To make the corresponding Trotter gate Gj we exponentiate hj times a factor $-i \tau/2$ and then append or push this onto the end of the gate array gates.

Gj = exp(-im * tau/2 * hj)
push!(gates,Gj)

Having made the gates for bonds (1,2),(2,3),(3,4), etc. we still need to append the gates in reverse order to complete the correct Trotter formula. Here we can conveniently do that by just calling the Julia append! function and supply a reversed version of the array of gates we have made so far. This can be done in a single line of code append!(gates,reverse(gates)).
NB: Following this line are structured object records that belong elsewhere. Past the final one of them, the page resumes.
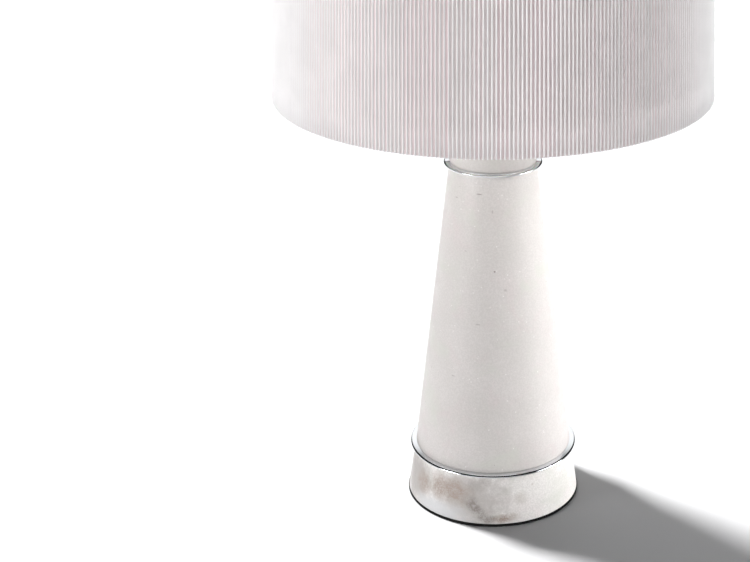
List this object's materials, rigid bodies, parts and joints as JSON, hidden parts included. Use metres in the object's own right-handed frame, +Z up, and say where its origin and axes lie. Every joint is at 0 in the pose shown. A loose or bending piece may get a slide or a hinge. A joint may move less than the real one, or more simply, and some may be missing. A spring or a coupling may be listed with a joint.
{
  "type": "column table lamp",
  "caption": "Table lamp: a tapering white marble column with two polished metal discs, carrying a large pleated drum shade on a harp.",
  "frame": {"origin": "centre of the underside of the foot pad", "axes": "+Z up along the column, front towards -Y, cord inlet at the back (+Y)"},
  "size_m": [0.4, 0.4, 0.7006],
  "materials": {
    "marble": "honed white marble with faint grey veins",
    "chrome": "polished",
    "steel": "zinc plated",
    "black_steel": "black powder coat",
    "rubber": "black matt",
    "fibre": "vulcanised fibre",
    "brass": "machined",
    "white_plastic": "moulded",
    "black_plastic": "moulded",
    "card": "rolled card",
    "brown_insulation": "extruded",
    "blue_insulation": "extruded",
    "bulb_metal": "rolled",
    "opal_glass": "opal",
    "styrene": "white satin sheet",
    "pleated_fabric": "pleated satin, pale blush white"
  },
  "bodies": {
    "stand": {"foot_pad": "rubber", "cover_plate": "black_steel", "cover_screws": "steel", "base_inserts": "brass", "terminal_block": "white_plastic", "terminal_block_screw": "steel", "cord_grommet": "rubber", "base_block": "marble", "lower_ring": "chrome", "column_cone": "marble", "upper_ring": "chrome", "neck_block": "marble", "top_cap": "chrome", "threaded_tube": "steel", "fibre_washer": "fibre", "lower_washer": "steel", "lower_nut": "steel", "upper_nut": "brass", "harp_saddle": "chrome", "harp": "chrome", "harp_stud": "chrome", "socket_cap": "chrome", "socket_set_screw": "steel", "socket_shell": "chrome", "shell_liner": "card", "socket_body": "white_plastic", "screw_shell": "brass", "centre_contact": "brass", "terminal_screws": "brass", "line_wire": "brown_insulation", "neutral_wire": "blue_insulation"},
    "switch": {"switch_knob": "black_plastic"},
    "bulb": {"bulb_cap": "bulb_metal", "bulb_insulator": "black_plastic", "bulb_contact": "bulb_metal", "bulb_globe": "opal_glass"},
    "shade": {"shade_carrier": "chrome", "shade_bottom_ring": "chrome", "shade_liner": "styrene", "pleated_cover": "pleated_fabric"},
    "finial": {"finial": "chrome"},
    "left_ferrule": {"left_ferrule": "chrome"},
    "right_ferrule": {"right_ferrule": "chrome"}
  },
  "joints": [
    {"name": "switch_turn", "type": "hinge", "parent": "stand", "child": "switch", "pos_m": [0, -0.02, 0.426], "axis": [0, -1, 0], "continuous": true},
    {"name": "bulb_turn", "type": "hinge", "parent": "stand", "child": "bulb", "pos_m": [0, 0, 0.45], "axis": [0, 0, 1], "continuous": true},
    {"name": "shade_turn", "type": "hinge", "parent": "stand", "child": "shade", "pos_m": [0, 0, 0.6718], "axis": [0, 0, 1], "continuous": true},
    {"name": "finial_turn", "type": "hinge", "parent": "stand", "child": "finial", "pos_m": [0, 0, 0.6736], "axis": [0, 0, 1], "continuous": true},
    {"name": "left_ferrule_slide", "type": "slide", "parent": "stand", "child": "left_ferrule", "axis": [0, 0, 1], "range_m": [0, 0.014]},
    {"name": "right_ferrule_slide", "type": "slide", "parent": "stand", "child": "right_ferrule", "axis": [0, 0, 1], "range_m": [0, 0.014]}
  ]
}
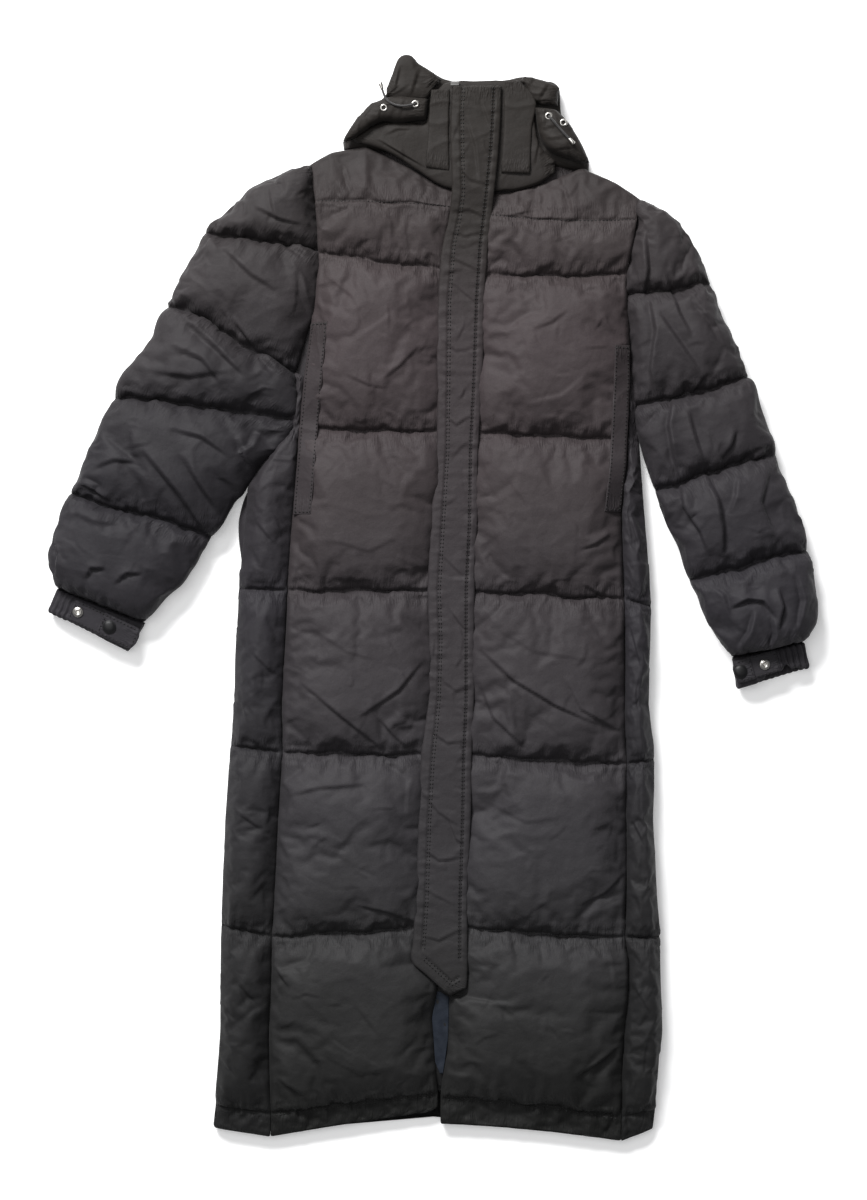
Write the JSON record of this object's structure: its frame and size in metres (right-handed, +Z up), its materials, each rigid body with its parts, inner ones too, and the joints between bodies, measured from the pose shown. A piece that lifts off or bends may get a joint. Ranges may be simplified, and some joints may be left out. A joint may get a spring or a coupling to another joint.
{
  "type": "long puffer coat",
  "caption": "Dark long quilted puffer coat laid flat on its back, with a stand collar, a hood folded behind it, a covered zip, pocket welts and snap-tabbed cuffs.",
  "frame": {"origin": "the middle of the ground under the laid coat", "axes": "+Z up off the ground, +Y from the hem to the hood, +X towards the wearer's left"},
  "size_m": [0.888, 1.253, 0.0501],
  "materials": {
    "shell_cloth": "matt fine woven nylon shell over down padding, brown black with a soft sheen",
    "lining_cloth": "smooth navy lining taffeta",
    "cord": "round black elastic cord",
    "plated_metal": "satin nickel plate",
    "snap_plastic": "matt black snap cap"
  },
  "bodies": {
    "root": {"back": "shell_cloth", "collar": "shell_cloth", "collar_front_left": "shell_cloth", "collar_front_right": "shell_cloth", "cord_end_left": "plated_metal", "cord_end_right": "plated_metal", "cuff_left": "shell_cloth", "cuff_right": "shell_cloth", "cuff_tab_left": "shell_cloth", "cuff_tab_right": "shell_cloth", "drawcord_left": "cord", "drawcord_right": "cord", "eyelet_left_back": "plated_metal", "eyelet_left_front": "plated_metal", "eyelet_right_back": "plated_metal", "eyelet_right_front": "plated_metal", "front_flap": "shell_cloth", "front_left": "shell_cloth", "front_right": "shell_cloth", "hood": "shell_cloth", "hood_brim_left": "shell_cloth", "hood_brim_right": "shell_cloth", "hood_peak_left": "shell_cloth", "hood_peak_right": "shell_cloth", "lining": "lining_cloth", "pocket_welt_left": "shell_cloth", "pocket_welt_right": "shell_cloth", "side_panel_left": "shell_cloth", "side_panel_right": "shell_cloth", "sleeve_left": "shell_cloth", "sleeve_right": "shell_cloth", "snap_cap_left": "snap_plastic", "snap_cap_right": "snap_plastic", "snap_socket_left": "plated_metal", "snap_socket_right": "plated_metal", "zip_top": "plated_metal"}
  },
  "joints": []
}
The line of code psi = productMPS(s, n -> isodd(n) ? "Up" : "Dn") initializes our MPS psi as a product state of alternating up and down spins.

To carry out the time evolution we loop over the range of times from 0.0 to ttotal in steps of tau, using the Julia range notation 0.0:tau:ttotal to easily set up this loop as for t in 0.0:tau:ttotal.

Inside the loop, we use the expect function to measure the expected value of the "Sz" operator on the center site.

To evolve the MPS to the next time, we call the function

psi = apply(gates, psi; cutoff)

which applies the array of ITensors called gates to our current MPS psi, truncating the MPS at each step using the truncation error threshold supplied as the variable cutoff.

The apply function is smart enough to determine which site indices each gate has, and then figure out where to apply it to our MPS. It automatically handles truncating the MPS and can even handle non-nearest-neighbor gates, though that feature is not used in this example.